In February 1950, a relatively young and brash U.S. Republican Senator from Wisconsin, Joseph McCarthy, provocatively claimed in a speech in Wheeling, West Virginia that 205 “card-carrying Communists” worked for the U.S. State Department. In part as a response to McCarthy’s allegations, Deputy Undersecretary of State, John Peurifoy, testified at a Senate appropriations committee meeting on February 28, 1950 that several persons had been fired for being “security risks” – including 91 homosexuals.

These disclosures set off a firestorm. Within one month, Republicans in Congress ordered investigations looking into the extent of the “homosexual problem” and the “infiltration of sexual perverts” in government.

For the past 40 years, I have chosen neither to pledge allegiance to any flag or to stand and sing any national anthem, because it amounts to nothing more than hollow gestures. Let us never forget that this nation, this E Pluribus Unum (“from many, one”) came the diversity from the entire world: the traditions, the languages, the cultures, the religions, the belief systems, the totality of the human experience, which must be acknowledged, supported, cherished, valued, and nurtured.

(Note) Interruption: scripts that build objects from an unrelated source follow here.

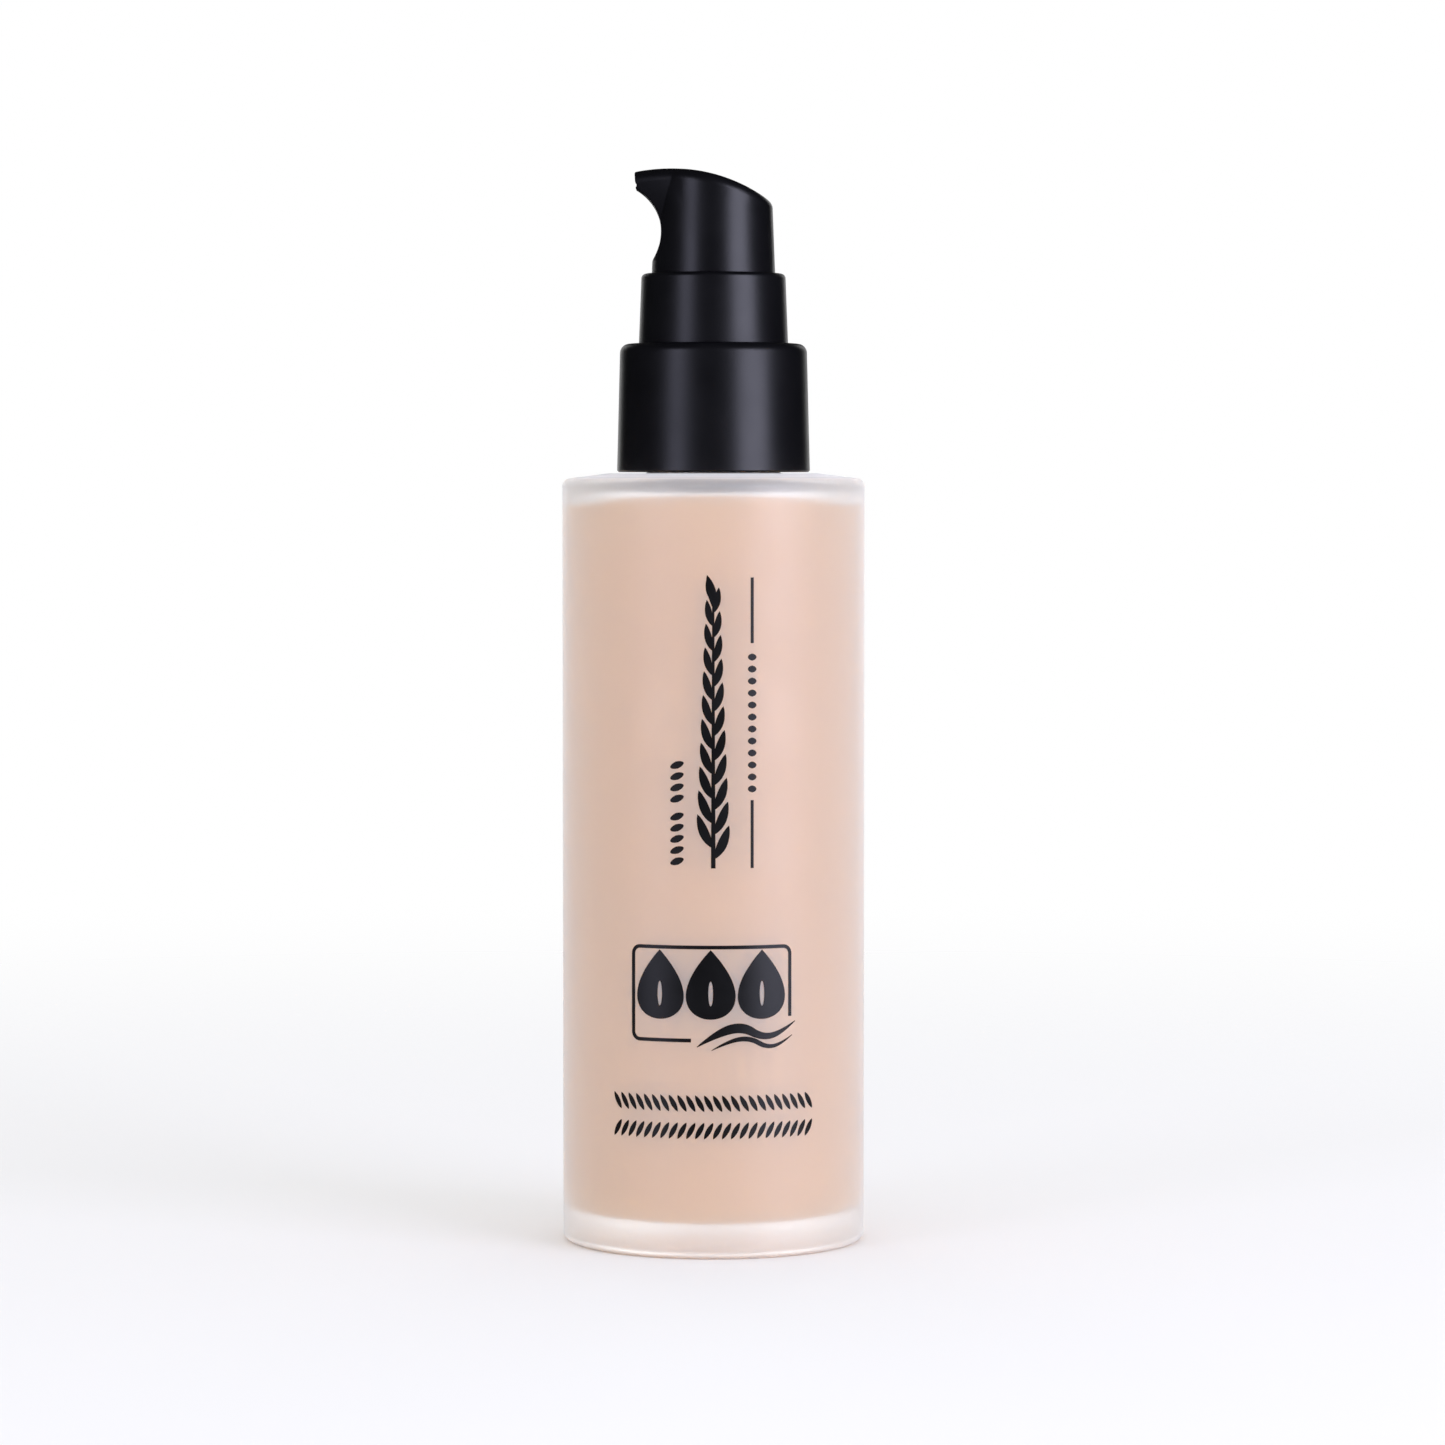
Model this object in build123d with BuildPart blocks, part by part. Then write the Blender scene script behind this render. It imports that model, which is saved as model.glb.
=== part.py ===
"""A 60 ml foundation bottle with a press pump, as separate pieces that come apart on a bench.

The bottle is a straight frosted glass cylinder with a thick base and an 18 mm screw neck. A pump hangs in the
neck: its barrel holds the inlet ball, the return spring, the sliding piston and the hollow stem, and its dip tube
reaches down to the base. A two-part screw collar holds the pump down, a guide sleeve stands up through the
collar, and the beak-shaped actuator head slides inside the sleeve.

Frame: millimetres, +Z up, origin at the centre of the base. The spout points along -X, the front faces -Y.
"""
import os
from math import acos, atan2, cos, radians, sin, sqrt, tan

from build123d import *

# ---- Glass bottle ------------------------------------------------------------------------------------------
bottle_diameter = 36.0
body_height = 90.75  # base to the outer edge of the shoulder
side_wall = 2.3
base_thickness = 3.8
push_up = 0.9  # how far the underside is domed in
foot_ring_width = 2.6  # the flat ring that the bottle stands on
heel_radius = 1.0
shoulder_radius = 1.0
shoulder_rise = 0.7  # the shoulder climbs this much from its edge to the flat under the collar
shoulder_land = 1.0  # the flat stands out past the collar, radially
shoulder_wall = 1.2
inner_base_radius = 2.6
inner_shoulder_radius = 2.2
neck_diameter = 15.6  # at the root of the thread
neck_bore = 10.4
neck_height = 11.05
neck_lip_radius = 0.5
neck_root_radius = 0.4
bead_height = 0.7  # transfer bead at the foot of the neck, radially
bead_width = 1.0
bead_lift = 1.0  # above the shoulder

# ---- Screw thread ------------------------------------------------------------------------------------------
thread_pitch = 3.175
thread_depth = 1.0  # of the glass thread
neck_thread_turns = 1.5
closure_thread_turns = 1.25
thread_root_width = 1.7
thread_crest_width = 0.9
thread_drop = 1.84  # neck top down to the middle of the last turn
thread_clearance = 0.2  # glass crest to closure bore, radially
closure_thread_depth = 0.9
closure_thread_root_width = 1.5
closure_thread_crest_width = 0.7
thread_bite = 0.3  # how far a thread's section is sunk into its wall
flank_gap = 0.12  # along the axis, between the flanks that hold the closure down

# ---- Screw closure and its outer shell ---------------------------------------------------------------------
collar_gap = 0.15  # shoulder to the bottom of the shell
closure_inset = 0.2  # the closure stops this far above the shell's bottom
closure_wall = 1.0
closure_plate = 1.2
plate_ledge = 0.4  # least width of the plate outside the shell's hole
closure_ribs = 24
rib_height = 0.12
rib_width = 0.5
shell_wall = 0.95  # at the top, and thicker below by the draft
shell_plate = 1.0
shell_draft = 1.45  # degrees
shell_edge_radius = 1.1
press_gap = 0.02  # between pieces that are pressed together

# ---- Pump barrel -------------------------------------------------------------------------------------------
gasket_thickness = 1.0
gasket_overhang = 0.6  # the gasket stands out past the barrel's flange
flange_thickness = 1.0
flange_overhang = 2.6  # the flange stands out past the barrel
neck_play = 0.4  # least gap round the barrel in the neck
barrel_bore = 7.0
barrel_wall = 0.8
spring_length = 11.0  # installed, with the head up
spring_floor_thickness = 1.0
vent_diameter = 0.7
ball_diameter = 3.0
ball_travel = 1.0
ball_side_gap = 0.4
ball_nib_height = 0.75
ball_nib_width = 0.9
ball_nib_thickness = 0.5
seat_angle = 45.0  # of the ball's conical seat
inlet_diameter = 1.8
tail_wall = 0.9
dip_tube_diameter = 3.2
dip_tube_bore = 2.0
dip_socket_depth = 5.0
dip_tube_base_gap = 1.6  # tube tip to the inside of the base
dip_tube_cut = 30.0  # degrees, slant of the tube's end

# ---- Chaplet, the bush that closes the barrel and guides the stem ------------------------------------------
running_gap = 0.05  # between parts that slide or turn
chaplet_spigot = 3.0
chaplet_shoulder = 1.7  # the boss is this much wider than the barrel's bore, radially
chaplet_lip = 0.4
chaplet_lip_height = 0.4

# ---- Guide sleeve ------------------------------------------------------------------------------------------
plate_play = 0.1  # either side of the closure's plate, so that the collar turns
sleeve_floor = 1.2
sleeve_spare = 2.8  # the sleeve stands this much higher above the collar than the stroke
sleeve_wall = 0.9  # at the top
sleeve_draft = 2.2  # degrees
sleeve_edge_radius = 0.55
guide_gap = 0.25  # head skirt to sleeve
shell_hole_gap = 0.2  # sleeve to the hole in the shell

# ---- Stem, piston and return spring ------------------------------------------------------------------------
stroke = 5.5
stroke_margin = 0.3
stem_diameter = 4.0
stem_bore = 2.2
stem_shoulder = 0.6
stem_shoulder_height = 0.6
piston_slip = 0.8  # the stem moves this much before it takes the piston along
piston_height = 3.0
piston_lip_height = 0.7
piston_waist = 0.5  # the piston's middle is this much smaller, radially
piston_relief = 0.35  # flow gap between piston and stem
piston_grip_height = 0.8
port_diameter = 0.8
port_height = 1.5  # above the stem's foot
poppet_overlap = 0.45  # the poppet covers this much of the piston's foot
poppet_height = 1.0
poppet_spigot = 0.9
poppet_tail = 2.0
poppet_tail_diameter = 2.4
wire_diameter = 0.5
spring_inset = 0.15  # the spring's outside to the poppet's edge
open_turns = 5.5  # besides the closed turn at either end

# ---- Actuator head -----------------------------------------------------------------------------------------
skirt_diameter = 14.8  # at its lower edge
head_draft = 2.2  # degrees
head_rise = 12.3  # crest above the sleeve
head_wall = 1.0
crest_offset = 5.8  # the top arc's highest point, from the axis towards the spout
crest_radius = 22.6
spout_overhang = 2.0  # past the skirt's radius
spout_width = 4.8
spout_foot_width = 1.6  # level with the scoop's centre, where the scoop cuts it off
spout_lean = 0.6  # the tip leans out this much between the same two levels
beak_sink = 0.1  # the flanks start this far inside the round body, at the crest
beak_foot_sink = 0.55
scoop_radius = 5.8
scoop_depth = 1.2  # the scoop's deepest cut, inwards from the skirt's radius
scoop_lift = 4.9  # scoop's centre above the sleeve
top_edge_radius = 1.25
spout_edge_radius = 0.25
socket_depth = 5.0
socket_wall = 1.0
orifice_diameter = 1.2
orifice_drop = 1.85  # orifice's centre below the crest
channel_drop = 3.3  # channel's centre over the stem, below the crest
duct_wall = 0.8
groove_radius = 0.5  # the notch across the spout's face
groove_depth = 0.3

# ---- Contents ----------------------------------------------------------------------------------------------
fill_gap = 0.03
fill_drop = 0.2  # the liquid stops this far under the inside of the shoulder

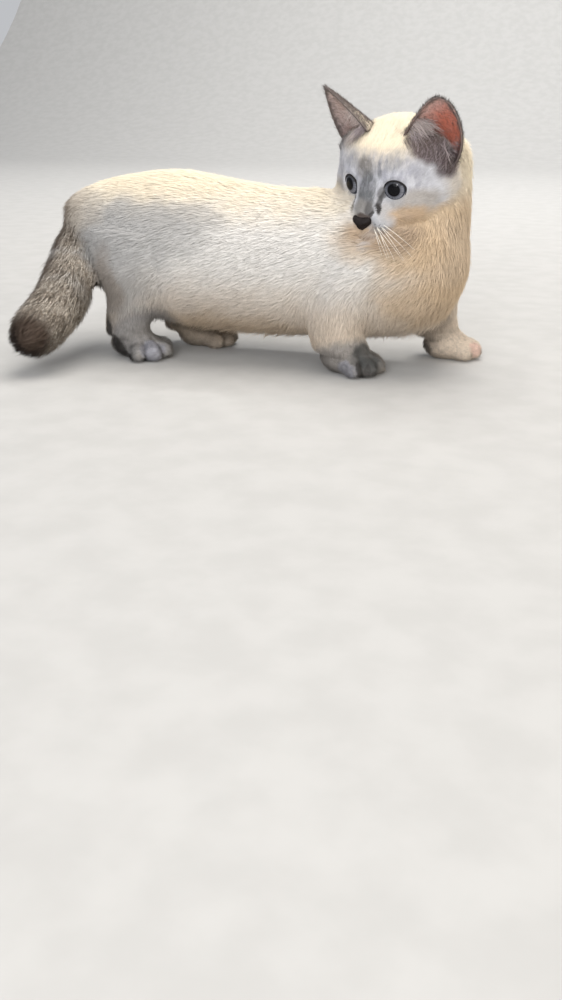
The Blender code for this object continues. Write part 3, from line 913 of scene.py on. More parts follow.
def rim_form(side):
    """The dark rim of the lids: a ring with a rounded edge that lies on the eyeball."""
    name = "eye_rim_left" if side > 0 else "eye_rim_right"
    steps = 72
    bm = bmesh.new()
    rings = []
    for share, height in RIM_PROFILE:
        ring = bmesh.ops.create_circle(bm, segments=steps, radius=1)["verts"]
        for vert in ring:
            angle = math.atan2(vert.co.y, vert.co.x)
            across, up = (float(value) for value in almond_reach(np.array(angle), side))
            across, up = across * share, up * share
            radius = EYE_RADIUS + height
            ahead = math.sqrt(max(radius ** 2 - across ** 2 - up ** 2, 0.5))
            vert.co = Vector((ahead, across, up)) * MM
        rings.append([edge for edge in {edge for vert in ring for edge in vert.link_edges}])
    for first, second in zip(rings[:-1], rings[1:]):
        bmesh.ops.bridge_loops(bm, edges=first + second)
    bmesh.ops.bridge_loops(bm, edges=rings[-1] + rings[0])
    bmesh.ops.recalc_face_normals(bm, faces=bm.faces)
    bmesh.ops.transform(bm, verts=bm.verts, matrix=eye_matrix(side))
    return new_object(name, bm)


# Nose, ears and whiskers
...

But what ever happened to that grand U.S. vision of a wall separating religion and government, more commonly known as a “separation of church and state,” even though primarily Christian houses of worship take “church” as their titled designation? “Under God” certainly has much more than a religious tinge.

“Indivisible”…yes, possibly in the sense of a commitment to make this “a more perfect union,” but with this experiment we call The United States of America, the democratic process is bound to be messy with divisions and fractures inevitable, but hopefully with mechanisms and systems continually expanding that encourage diversity of thought and identity while maintaining the process of change and progress.

Though defined in many ways depending on the individual, I see “liberty” as individuals’ inherent right to define, to identity, to name themselves, to develop and maintain their sense of agency and subjectivity without others defining or controlling them.

Rather than fearing or attempting to discourage critically thinking, we should fire, in George Orwell’s terms in his classic 1984, the “thought police.” And when we say “justice for all,” we must be certain this is exactly what we mean.

A patriot, after all, sees things the way they are and tries to make them better.